Short task
Wherever "piece" appears in a line, copy that line.

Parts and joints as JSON
**********

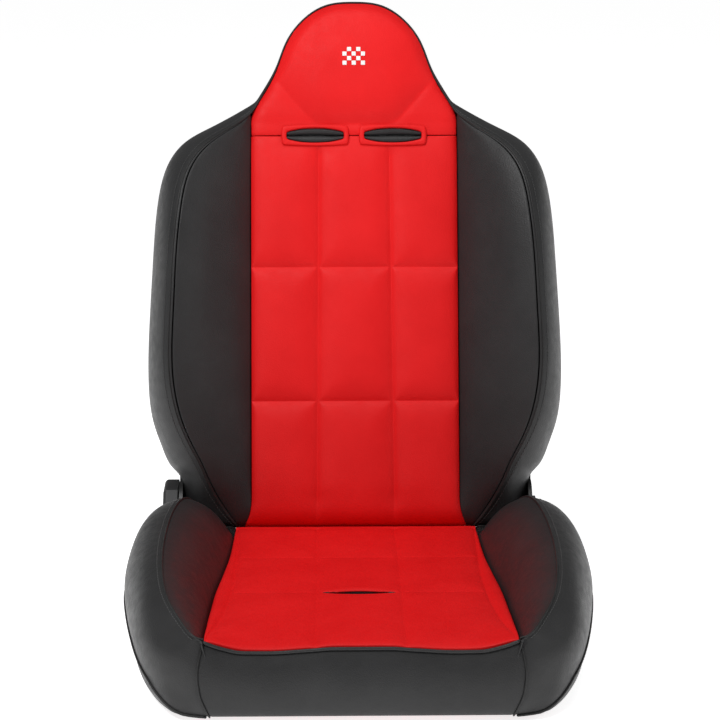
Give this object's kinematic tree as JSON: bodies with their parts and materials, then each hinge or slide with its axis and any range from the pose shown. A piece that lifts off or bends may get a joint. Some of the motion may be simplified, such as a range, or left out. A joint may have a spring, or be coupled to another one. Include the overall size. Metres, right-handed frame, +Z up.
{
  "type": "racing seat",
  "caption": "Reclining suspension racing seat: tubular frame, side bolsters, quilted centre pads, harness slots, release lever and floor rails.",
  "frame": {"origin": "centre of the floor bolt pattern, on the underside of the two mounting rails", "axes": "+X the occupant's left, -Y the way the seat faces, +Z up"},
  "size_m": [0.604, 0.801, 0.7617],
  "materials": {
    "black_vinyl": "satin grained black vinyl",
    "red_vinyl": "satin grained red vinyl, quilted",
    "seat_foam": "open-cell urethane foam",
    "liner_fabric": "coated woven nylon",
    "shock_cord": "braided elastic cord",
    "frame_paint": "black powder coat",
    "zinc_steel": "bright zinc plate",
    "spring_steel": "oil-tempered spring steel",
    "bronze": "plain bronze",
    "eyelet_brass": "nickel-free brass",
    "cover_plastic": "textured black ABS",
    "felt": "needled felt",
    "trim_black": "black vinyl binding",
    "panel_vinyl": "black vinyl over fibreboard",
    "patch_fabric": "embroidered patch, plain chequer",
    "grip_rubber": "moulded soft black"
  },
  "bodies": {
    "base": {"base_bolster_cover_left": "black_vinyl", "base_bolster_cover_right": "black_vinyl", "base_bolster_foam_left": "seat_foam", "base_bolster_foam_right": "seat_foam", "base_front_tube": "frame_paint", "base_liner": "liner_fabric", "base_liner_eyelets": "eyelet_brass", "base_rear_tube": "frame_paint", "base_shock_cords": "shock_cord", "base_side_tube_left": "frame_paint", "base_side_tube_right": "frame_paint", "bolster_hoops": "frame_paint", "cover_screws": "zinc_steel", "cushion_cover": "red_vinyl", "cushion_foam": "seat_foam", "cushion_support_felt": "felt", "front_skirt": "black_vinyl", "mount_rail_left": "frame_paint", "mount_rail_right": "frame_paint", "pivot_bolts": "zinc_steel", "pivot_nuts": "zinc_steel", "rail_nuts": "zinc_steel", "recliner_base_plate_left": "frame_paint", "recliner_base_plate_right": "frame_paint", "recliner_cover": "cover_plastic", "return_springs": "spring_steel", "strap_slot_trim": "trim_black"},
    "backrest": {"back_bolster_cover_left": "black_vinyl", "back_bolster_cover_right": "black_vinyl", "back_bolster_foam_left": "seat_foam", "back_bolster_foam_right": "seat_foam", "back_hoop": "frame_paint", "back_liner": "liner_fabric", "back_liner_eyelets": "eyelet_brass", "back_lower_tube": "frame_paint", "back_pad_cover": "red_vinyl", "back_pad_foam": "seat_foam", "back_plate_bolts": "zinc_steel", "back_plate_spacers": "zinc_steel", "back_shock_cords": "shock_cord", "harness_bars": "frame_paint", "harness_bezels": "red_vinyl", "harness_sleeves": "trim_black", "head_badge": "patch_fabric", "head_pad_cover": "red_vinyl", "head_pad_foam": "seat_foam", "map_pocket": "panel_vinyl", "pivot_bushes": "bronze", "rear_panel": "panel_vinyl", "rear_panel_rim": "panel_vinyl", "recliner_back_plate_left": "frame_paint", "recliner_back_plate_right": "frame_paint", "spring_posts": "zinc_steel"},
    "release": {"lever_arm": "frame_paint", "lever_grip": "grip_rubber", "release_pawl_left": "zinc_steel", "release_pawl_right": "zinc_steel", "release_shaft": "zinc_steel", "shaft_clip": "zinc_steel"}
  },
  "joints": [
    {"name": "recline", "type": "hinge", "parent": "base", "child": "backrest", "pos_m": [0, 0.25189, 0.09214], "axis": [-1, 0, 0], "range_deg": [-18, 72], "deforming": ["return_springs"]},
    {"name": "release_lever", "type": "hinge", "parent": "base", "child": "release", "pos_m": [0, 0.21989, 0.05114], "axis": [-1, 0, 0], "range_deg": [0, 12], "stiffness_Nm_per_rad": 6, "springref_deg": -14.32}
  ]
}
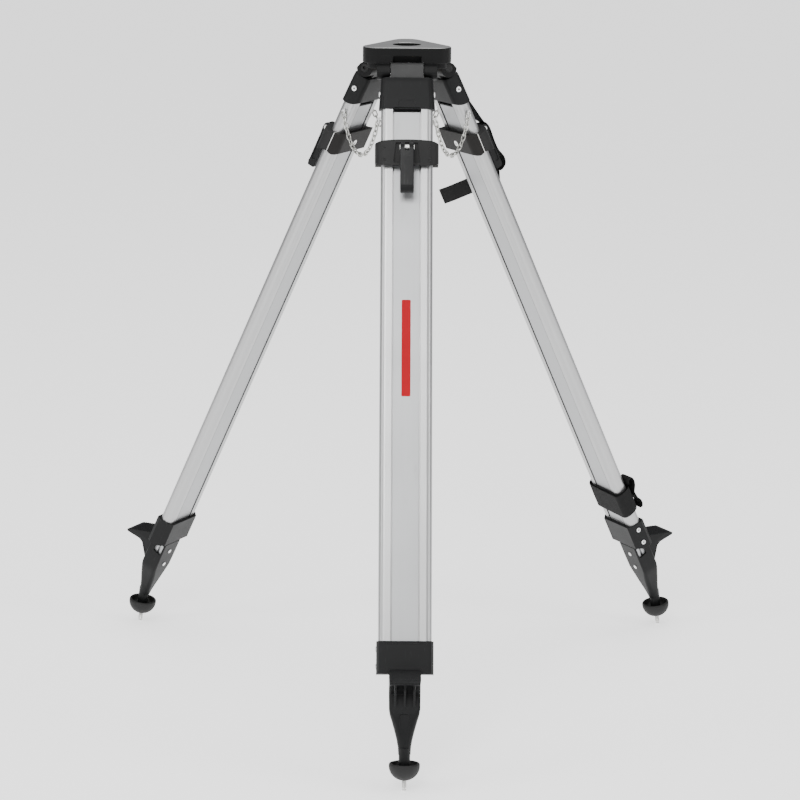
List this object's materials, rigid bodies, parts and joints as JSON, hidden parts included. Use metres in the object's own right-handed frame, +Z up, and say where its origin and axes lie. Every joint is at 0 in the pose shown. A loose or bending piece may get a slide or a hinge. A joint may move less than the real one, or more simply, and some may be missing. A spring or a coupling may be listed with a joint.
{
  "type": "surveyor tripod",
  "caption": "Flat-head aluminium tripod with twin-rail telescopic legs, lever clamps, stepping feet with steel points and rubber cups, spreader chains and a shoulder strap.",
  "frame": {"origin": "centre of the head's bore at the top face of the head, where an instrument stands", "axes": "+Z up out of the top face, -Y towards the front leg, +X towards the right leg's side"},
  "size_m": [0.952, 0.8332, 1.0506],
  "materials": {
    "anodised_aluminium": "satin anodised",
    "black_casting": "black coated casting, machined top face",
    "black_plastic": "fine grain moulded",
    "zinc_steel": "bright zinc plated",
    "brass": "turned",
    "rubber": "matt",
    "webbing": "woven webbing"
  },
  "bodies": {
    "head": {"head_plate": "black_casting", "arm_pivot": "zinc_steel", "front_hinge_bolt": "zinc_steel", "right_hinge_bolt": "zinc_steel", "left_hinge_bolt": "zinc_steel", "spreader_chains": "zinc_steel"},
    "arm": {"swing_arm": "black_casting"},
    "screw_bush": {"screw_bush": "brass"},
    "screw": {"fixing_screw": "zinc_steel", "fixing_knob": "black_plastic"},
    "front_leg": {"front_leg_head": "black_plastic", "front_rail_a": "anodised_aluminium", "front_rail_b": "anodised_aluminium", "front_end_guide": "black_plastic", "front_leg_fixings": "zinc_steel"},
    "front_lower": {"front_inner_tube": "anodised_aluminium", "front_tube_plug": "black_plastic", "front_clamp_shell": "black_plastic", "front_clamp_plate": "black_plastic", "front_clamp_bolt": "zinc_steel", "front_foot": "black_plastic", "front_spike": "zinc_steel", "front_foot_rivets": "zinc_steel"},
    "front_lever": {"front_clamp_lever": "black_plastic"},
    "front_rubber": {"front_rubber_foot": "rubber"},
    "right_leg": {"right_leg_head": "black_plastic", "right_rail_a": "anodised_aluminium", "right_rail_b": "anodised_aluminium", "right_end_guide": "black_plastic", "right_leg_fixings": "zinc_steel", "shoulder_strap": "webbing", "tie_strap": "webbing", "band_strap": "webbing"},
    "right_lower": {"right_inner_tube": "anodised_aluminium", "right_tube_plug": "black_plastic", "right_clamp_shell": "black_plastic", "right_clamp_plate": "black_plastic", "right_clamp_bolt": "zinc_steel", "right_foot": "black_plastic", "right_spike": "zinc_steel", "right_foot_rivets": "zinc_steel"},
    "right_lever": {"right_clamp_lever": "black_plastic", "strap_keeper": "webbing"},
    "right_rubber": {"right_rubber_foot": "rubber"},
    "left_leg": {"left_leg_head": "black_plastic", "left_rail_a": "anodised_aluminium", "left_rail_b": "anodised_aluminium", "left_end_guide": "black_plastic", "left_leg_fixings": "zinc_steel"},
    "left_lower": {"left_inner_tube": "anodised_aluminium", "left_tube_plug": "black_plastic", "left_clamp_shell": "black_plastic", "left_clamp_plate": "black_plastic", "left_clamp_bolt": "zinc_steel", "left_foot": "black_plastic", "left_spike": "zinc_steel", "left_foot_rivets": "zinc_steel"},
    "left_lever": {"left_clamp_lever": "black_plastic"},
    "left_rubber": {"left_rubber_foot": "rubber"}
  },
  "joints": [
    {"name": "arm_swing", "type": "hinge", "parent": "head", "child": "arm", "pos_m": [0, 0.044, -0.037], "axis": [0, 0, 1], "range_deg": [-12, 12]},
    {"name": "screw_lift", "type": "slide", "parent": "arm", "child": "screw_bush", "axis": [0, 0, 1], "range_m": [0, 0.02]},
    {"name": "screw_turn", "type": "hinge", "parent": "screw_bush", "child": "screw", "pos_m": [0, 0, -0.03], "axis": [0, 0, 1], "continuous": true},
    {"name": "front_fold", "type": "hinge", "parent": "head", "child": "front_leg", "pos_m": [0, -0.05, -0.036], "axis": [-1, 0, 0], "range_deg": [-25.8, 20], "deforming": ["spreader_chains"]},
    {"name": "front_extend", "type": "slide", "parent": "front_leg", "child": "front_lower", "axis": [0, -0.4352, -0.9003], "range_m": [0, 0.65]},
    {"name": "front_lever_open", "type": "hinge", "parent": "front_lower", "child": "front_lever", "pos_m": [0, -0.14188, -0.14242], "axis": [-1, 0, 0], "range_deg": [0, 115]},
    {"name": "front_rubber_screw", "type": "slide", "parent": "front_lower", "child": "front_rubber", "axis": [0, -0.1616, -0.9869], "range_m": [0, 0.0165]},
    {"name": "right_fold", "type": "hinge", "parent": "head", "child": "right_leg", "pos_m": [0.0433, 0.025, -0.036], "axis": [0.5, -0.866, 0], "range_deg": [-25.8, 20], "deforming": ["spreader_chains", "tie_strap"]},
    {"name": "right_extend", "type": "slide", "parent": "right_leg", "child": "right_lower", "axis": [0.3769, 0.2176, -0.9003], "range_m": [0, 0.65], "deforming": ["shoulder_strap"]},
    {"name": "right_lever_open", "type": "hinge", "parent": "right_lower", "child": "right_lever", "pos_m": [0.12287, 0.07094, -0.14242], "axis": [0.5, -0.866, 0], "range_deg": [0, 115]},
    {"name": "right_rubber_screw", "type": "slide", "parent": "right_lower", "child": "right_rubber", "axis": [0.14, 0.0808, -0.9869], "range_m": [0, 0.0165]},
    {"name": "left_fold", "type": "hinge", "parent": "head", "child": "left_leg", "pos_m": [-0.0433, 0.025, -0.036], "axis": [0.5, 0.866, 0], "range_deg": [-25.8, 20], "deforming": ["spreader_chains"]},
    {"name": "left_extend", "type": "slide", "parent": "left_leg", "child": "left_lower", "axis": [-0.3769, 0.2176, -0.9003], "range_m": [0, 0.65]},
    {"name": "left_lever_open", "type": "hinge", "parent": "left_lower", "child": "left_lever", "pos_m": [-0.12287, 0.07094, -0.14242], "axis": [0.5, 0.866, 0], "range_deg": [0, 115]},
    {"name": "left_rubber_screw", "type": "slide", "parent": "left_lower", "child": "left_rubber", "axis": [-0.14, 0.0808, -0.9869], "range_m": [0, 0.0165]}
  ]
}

**********

Exercise answer
Give this object's kinematic tree as JSON: bodies with their parts and materials, then each hinge or slide with its axis and any range from the pose shown. A piece that lifts off or bends may get a joint. Some of the motion may be simplified, such as a range, or left out. A joint may have a spring, or be coupled to another one. Include the overall size. Metres, right-handed frame, +Z up.
List this object's materials, rigid bodies, parts and joints as JSON, hidden parts included. Use metres in the object's own right-handed frame, +Z up, and say where its origin and axes lie. Every joint is at 0 in the pose shown. A loose or bending piece may get a slide or a hinge. A joint may move less than the real one, or more simply, and some may be missing. A spring or a coupling may be listed with a joint.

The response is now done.